Dataset entries:
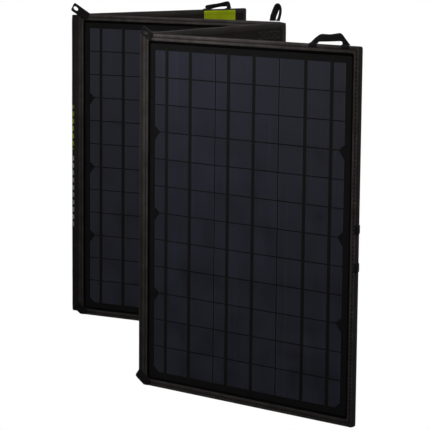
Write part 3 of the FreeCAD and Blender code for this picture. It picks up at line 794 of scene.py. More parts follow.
def cloth_sheet(bm, x_lines, z_lines, height, wear_and_highlight, corner):
    """A grid of fabric on (x, z) lines, with its height in y and its corners round."""
    layer = wear_and_highlight_layer(bm)
    made = bmesh.ops.create_grid(bm, x_segments=len(x_lines) - 1,
                                 y_segments=len(z_lines) - 1, size=1.0)
    x0, x1, z0, z1 = x_lines[0], x_lines[-1], z_lines[0], z_lines[-1]
    for v in made["verts"]:
        column = round((v.co.x + 1.0) / 2.0 * (len(x_lines) - 1))
        row = round((v.co.y + 1.0) / 2.0 * (len(z_lines) - 1))
        x, z = x_lines[column], z_lines[row]
        inset = min(x - x0, x1 - x, z - z0, z1 - z)
        cx = min(max(x, x0 + corner), x1 - corner)
        cz = min(max(z, z0 + corner), z1 - corner)
        away = Vector((x - cx, 0.0, z - cz))
        if away.x and away.z:
            longest = max(abs(away.x), abs(away.z))
            away *= longest / away.length
            x, z = cx + away.x, cz + away.z
        v.co = (x, height(x, z, inset), z)
        v[layer] = wear_and_highlight(inset)


def thicken(bm, thickness, inwards):
    """Give a sheet of fabric its thickness behind the side that shows."""
    signed = -thickness if inwards else thickness
    bmesh.ops.solidify(bm, geom=bm.faces[:], thickness=signed)


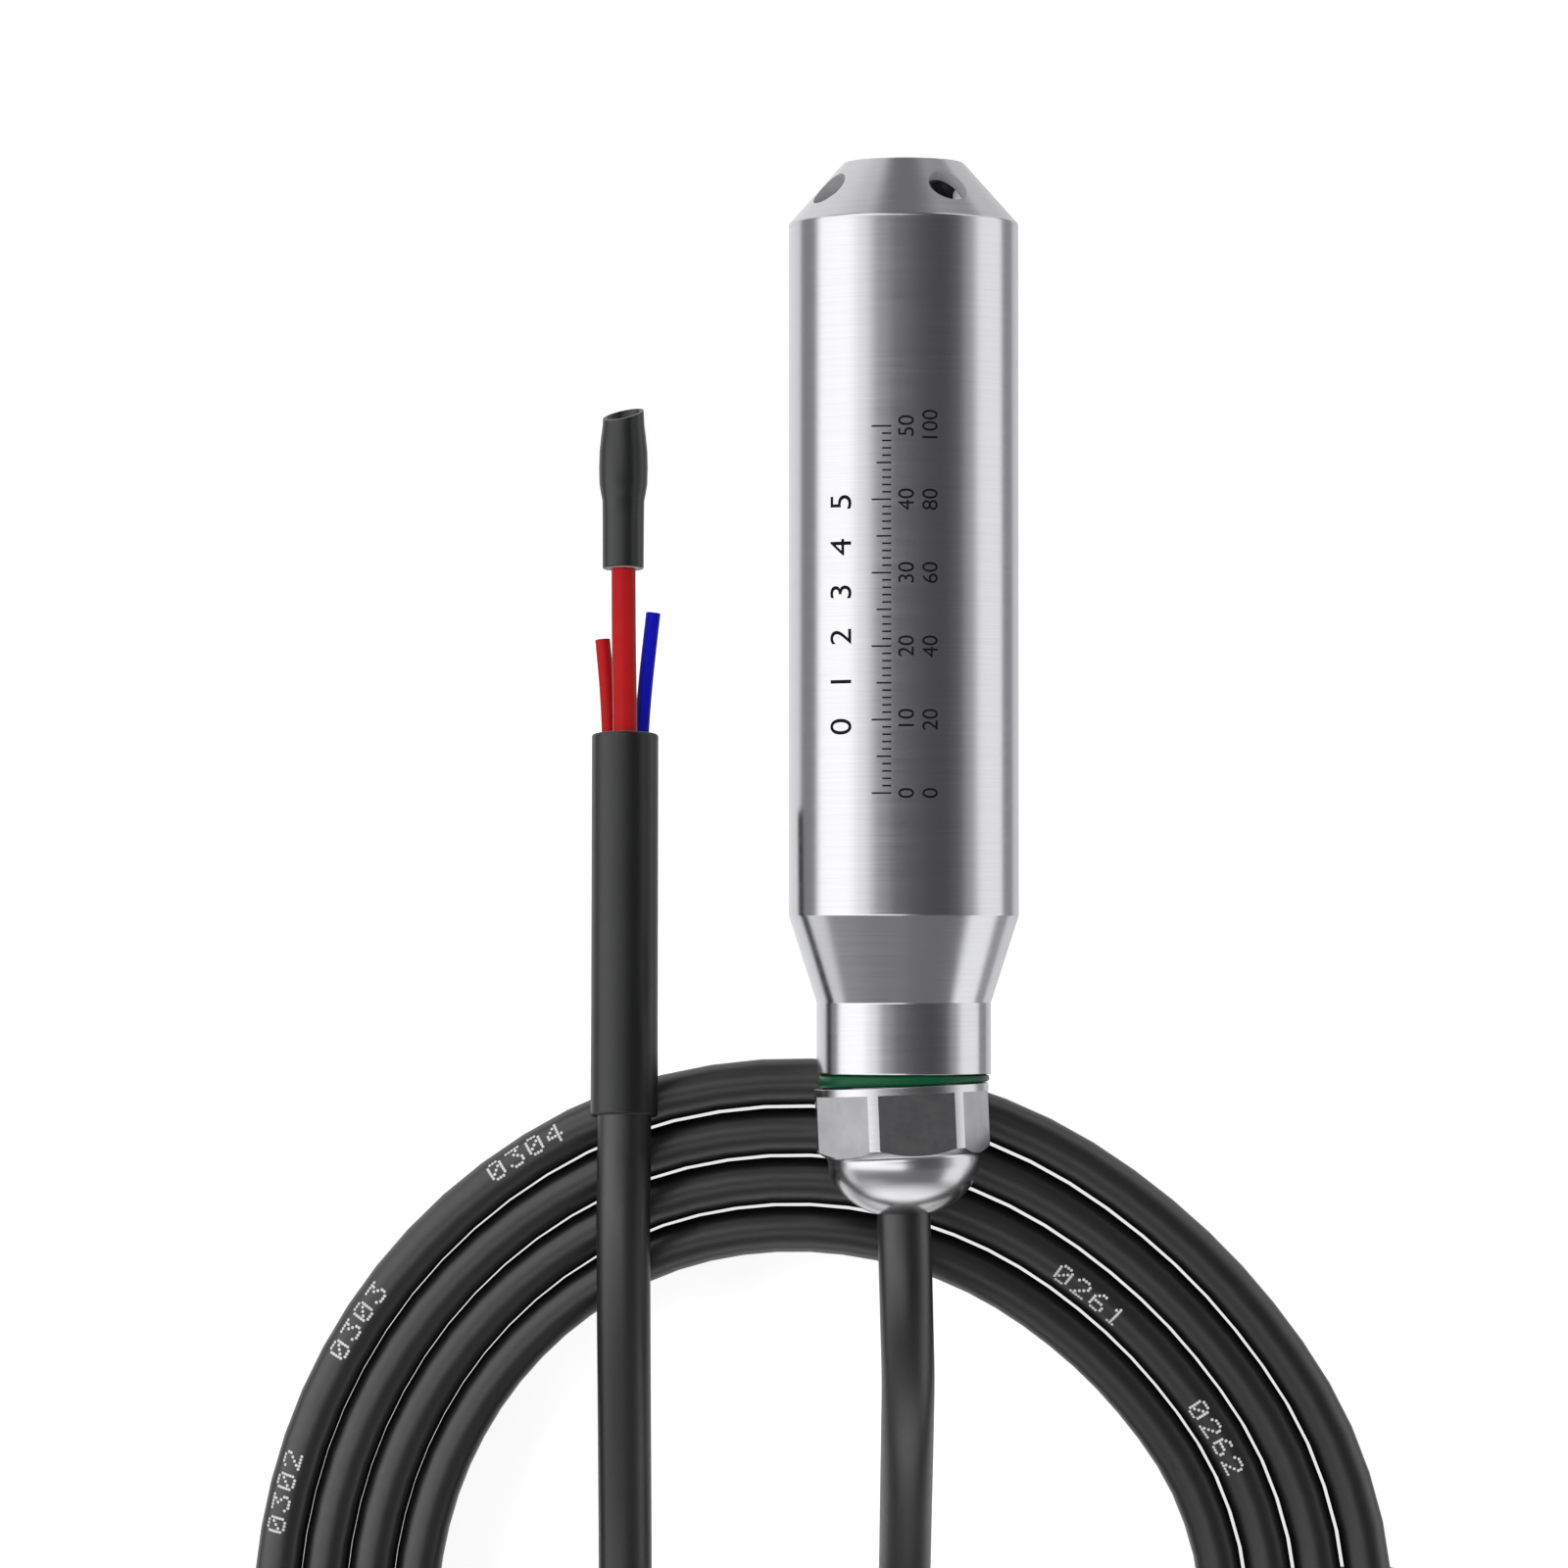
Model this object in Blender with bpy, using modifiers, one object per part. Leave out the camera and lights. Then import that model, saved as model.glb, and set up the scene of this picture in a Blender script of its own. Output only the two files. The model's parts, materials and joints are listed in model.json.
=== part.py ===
"""Submersible level transmitter: a sealed pressure probe on a long vented cable.

The probe is modelled upright round its own Z axis with the nose up, and every depth is
measured down from the tip of the nose. One parent empty then lays it on the ground, with
its shoulder on the ground and its gland nut on the coiled cable. The free end of the cable
has a parent empty of its own.
"""

import math

import bmesh
import bpy
from mathutils import Matrix, Vector

MM = 0.001

# Fits
SEAT_GAP = 0.3 * MM
FINE_GAP = 0.1 * MM
EDGE_BREAK = 0.15 * MM

# Nose cap
BODY_DIAMETER = 28.0 * MM
TIP_DIAMETER = 14.7 * MM
TIP_PORT_DIAMETER = 6.4 * MM
CONE_LENGTH = 7.5 * MM
CAP_RIM = 0.5 * MM
CAP_WALL = 1.5 * MM
CAP_FACE_WALL = 2.0 * MM
CAP_THREAD_LENGTH = 6.0 * MM
CAP_THREAD_WALL = 1.6 * MM
THREAD_RELIEF = 0.5 * MM
INLET_DIAMETER = 5.0 * MM
INLET_DEPTH = 3.6 * MM
INLET_COUNT = 4
INLET_TURN = math.radians(30.0)

# Housing
FRONT_WALL = 1.8 * MM
BAY_WALL = 2.4 * MM
BARREL_LENGTH = 83.6 * MM
TAPER_LENGTH = 10.6 * MM
NECK_DIAMETER = 21.2 * MM
NECK_LENGTH = 8.6 * MM
THREAD_STEP = 2.3 * MM
THREAD_LENGTH = 7.6 * MM
BAY_END_TO_TAPER = 2.6 * MM
ANCHOR_SEAT_DIAMETER = 12.4 * MM
ANCHOR_SEAT_LENGTH = 2.5 * MM
ANCHOR_SEAT_FROM_TAPER = 0.7 * MM

# Pressure cell and its holder
HOLDER_WALL = 2.1 * MM
CELL_LENGTH = 10.8 * MM
CELL_RIM = 1.4 * MM
CELL_RECESS = 0.5 * MM
HOLDER_LIP = 1.7 * MM
HOLDER_LIP_WIDTH = 1.5 * MM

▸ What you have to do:
Please repeat the listing above in full and exactly.

▸ Solution below:
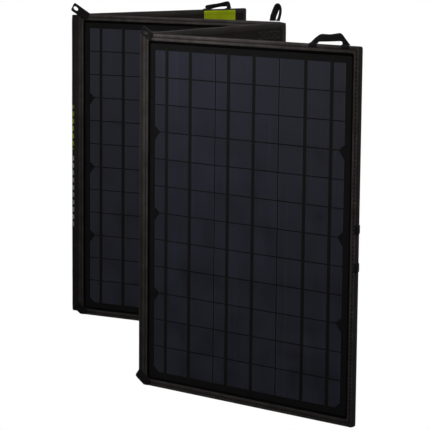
Write part 3 of the FreeCAD and Blender code for this picture. It picks up at line 794 of scene.py. More parts follow.
def cloth_sheet(bm, x_lines, z_lines, height, wear_and_highlight, corner):
    """A grid of fabric on (x, z) lines, with its height in y and its corners round."""
    layer = wear_and_highlight_layer(bm)
    made = bmesh.ops.create_grid(bm, x_segments=len(x_lines) - 1,
                                 y_segments=len(z_lines) - 1, size=1.0)
    x0, x1, z0, z1 = x_lines[0], x_lines[-1], z_lines[0], z_lines[-1]
    for v in made["verts"]:
        column = round((v.co.x + 1.0) / 2.0 * (len(x_lines) - 1))
        row = round((v.co.y + 1.0) / 2.0 * (len(z_lines) - 1))
        x, z = x_lines[column], z_lines[row]
        inset = min(x - x0, x1 - x, z - z0, z1 - z)
        cx = min(max(x, x0 + corner), x1 - corner)
        cz = min(max(z, z0 + corner), z1 - corner)
        away = Vector((x - cx, 0.0, z - cz))
        if away.x and away.z:
            longest = max(abs(away.x), abs(away.z))
            away *= longest / away.length
            x, z = cx + away.x, cz + away.z
        v.co = (x, height(x, z, inset), z)
        v[layer] = wear_and_highlight(inset)


def thicken(bm, thickness, inwards):
    """Give a sheet of fabric its thickness behind the side that shows."""
    signed = -thickness if inwards else thickness
    bmesh.ops.solidify(bm, geom=bm.faces[:], thickness=signed)


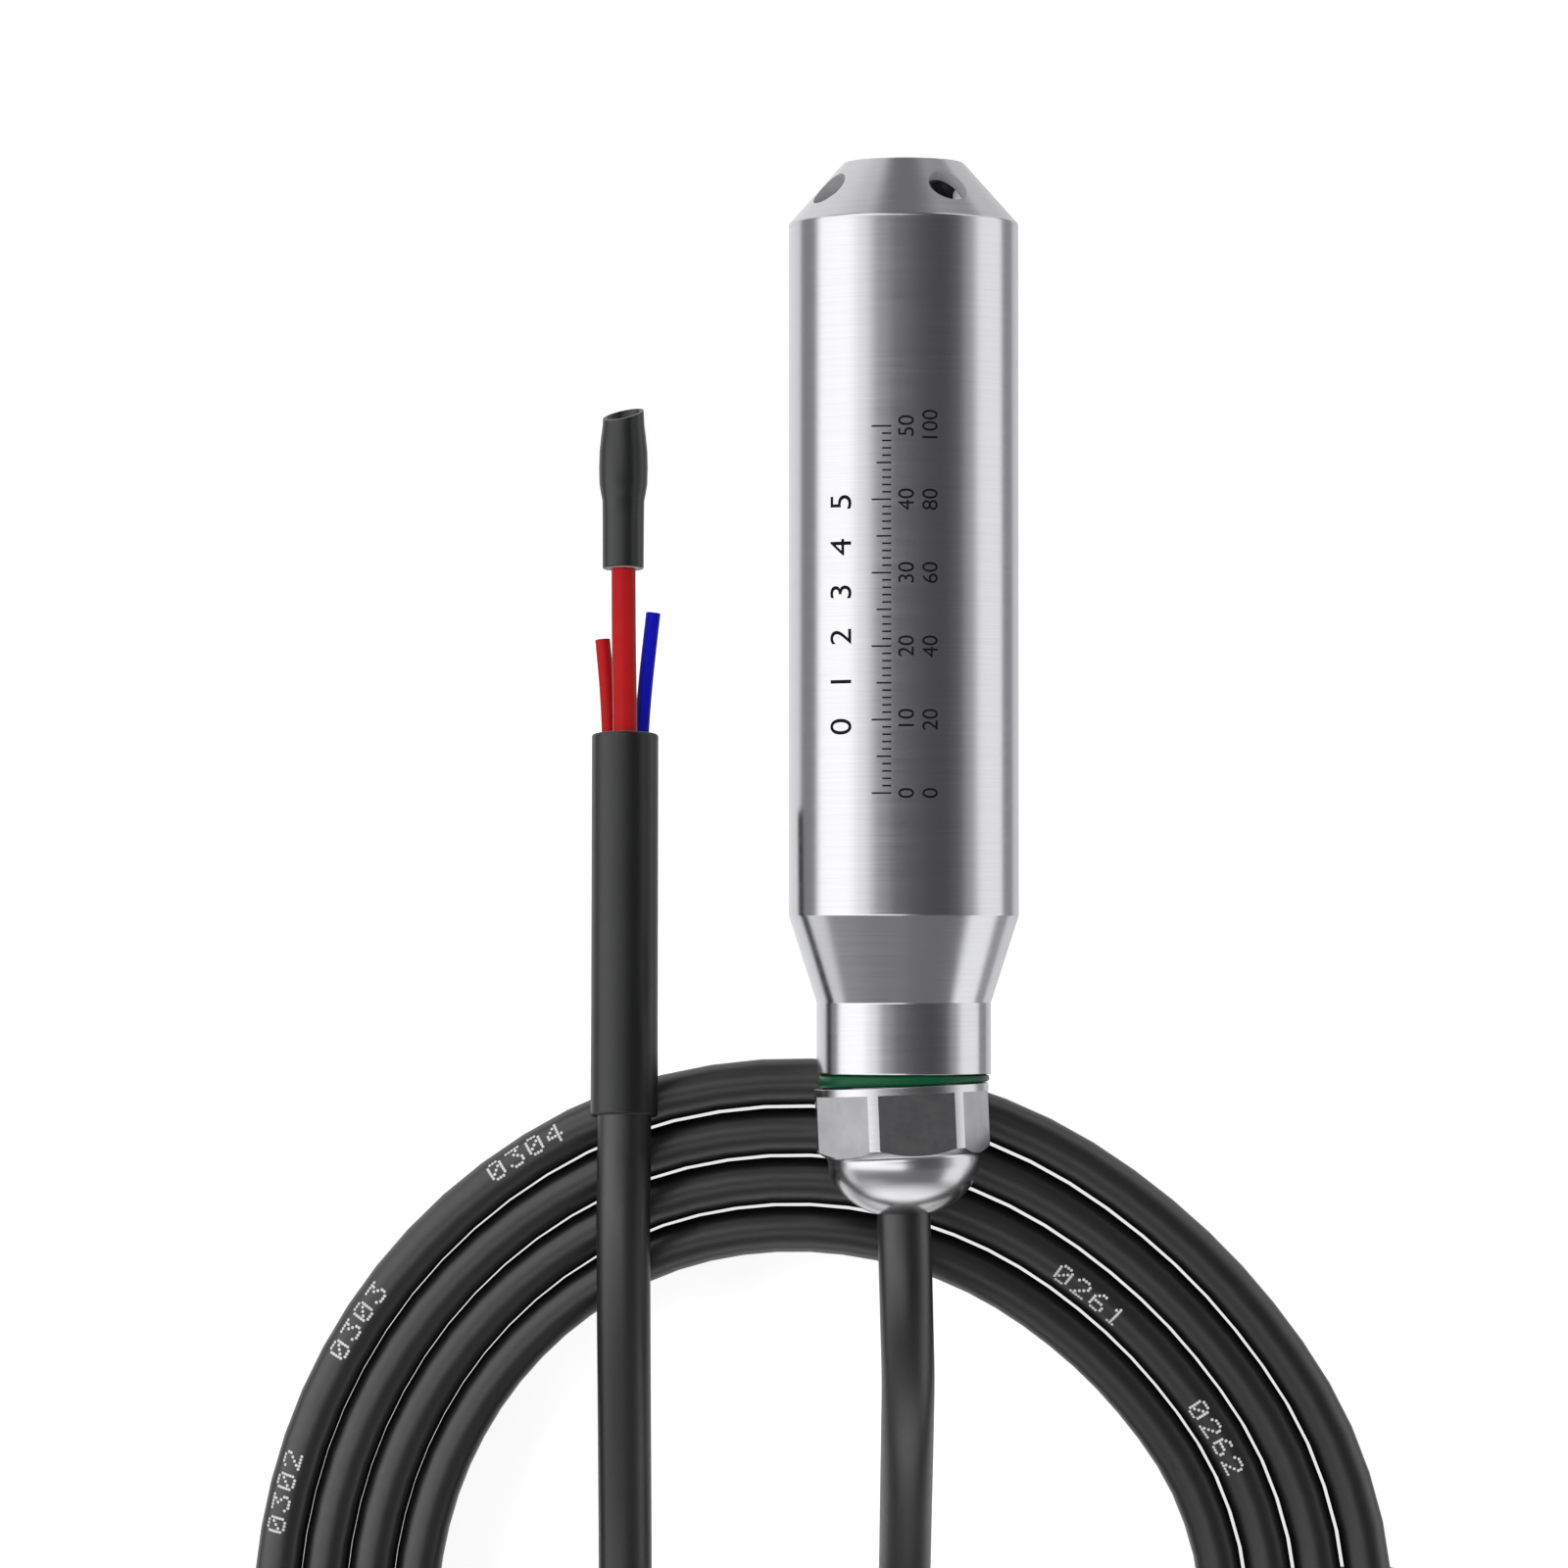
Model this object in Blender with bpy, using modifiers, one object per part. Leave out the camera and lights. Then import that model, saved as model.glb, and set up the scene of this picture in a Blender script of its own. Output only the two files. The model's parts, materials and joints are listed in model.json.
=== part.py ===
"""Submersible level transmitter: a sealed pressure probe on a long vented cable.

The probe is modelled upright round its own Z axis with the nose up, and every depth is
measured down from the tip of the nose. One parent empty then lays it on the ground, with
its shoulder on the ground and its gland nut on the coiled cable. The free end of the cable
has a parent empty of its own.
"""

import math

import bmesh
import bpy
from mathutils import Matrix, Vector

MM = 0.001

# Fits
SEAT_GAP = 0.3 * MM
FINE_GAP = 0.1 * MM
EDGE_BREAK = 0.15 * MM

# Nose cap
BODY_DIAMETER = 28.0 * MM
TIP_DIAMETER = 14.7 * MM
TIP_PORT_DIAMETER = 6.4 * MM
CONE_LENGTH = 7.5 * MM
CAP_RIM = 0.5 * MM
CAP_WALL = 1.5 * MM
CAP_FACE_WALL = 2.0 * MM
CAP_THREAD_LENGTH = 6.0 * MM
CAP_THREAD_WALL = 1.6 * MM
THREAD_RELIEF = 0.5 * MM
INLET_DIAMETER = 5.0 * MM
INLET_DEPTH = 3.6 * MM
INLET_COUNT = 4
INLET_TURN = math.radians(30.0)

# Housing
FRONT_WALL = 1.8 * MM
BAY_WALL = 2.4 * MM
BARREL_LENGTH = 83.6 * MM
TAPER_LENGTH = 10.6 * MM
NECK_DIAMETER = 21.2 * MM
NECK_LENGTH = 8.6 * MM
THREAD_STEP = 2.3 * MM
THREAD_LENGTH = 7.6 * MM
BAY_END_TO_TAPER = 2.6 * MM
ANCHOR_SEAT_DIAMETER = 12.4 * MM
ANCHOR_SEAT_LENGTH = 2.5 * MM
ANCHOR_SEAT_FROM_TAPER = 0.7 * MM

# Pressure cell and its holder
HOLDER_WALL = 2.1 * MM
CELL_LENGTH = 10.8 * MM
CELL_RIM = 1.4 * MM
CELL_RECESS = 0.5 * MM
HOLDER_LIP = 1.7 * MM
HOLDER_LIP_WIDTH = 1.5 * MM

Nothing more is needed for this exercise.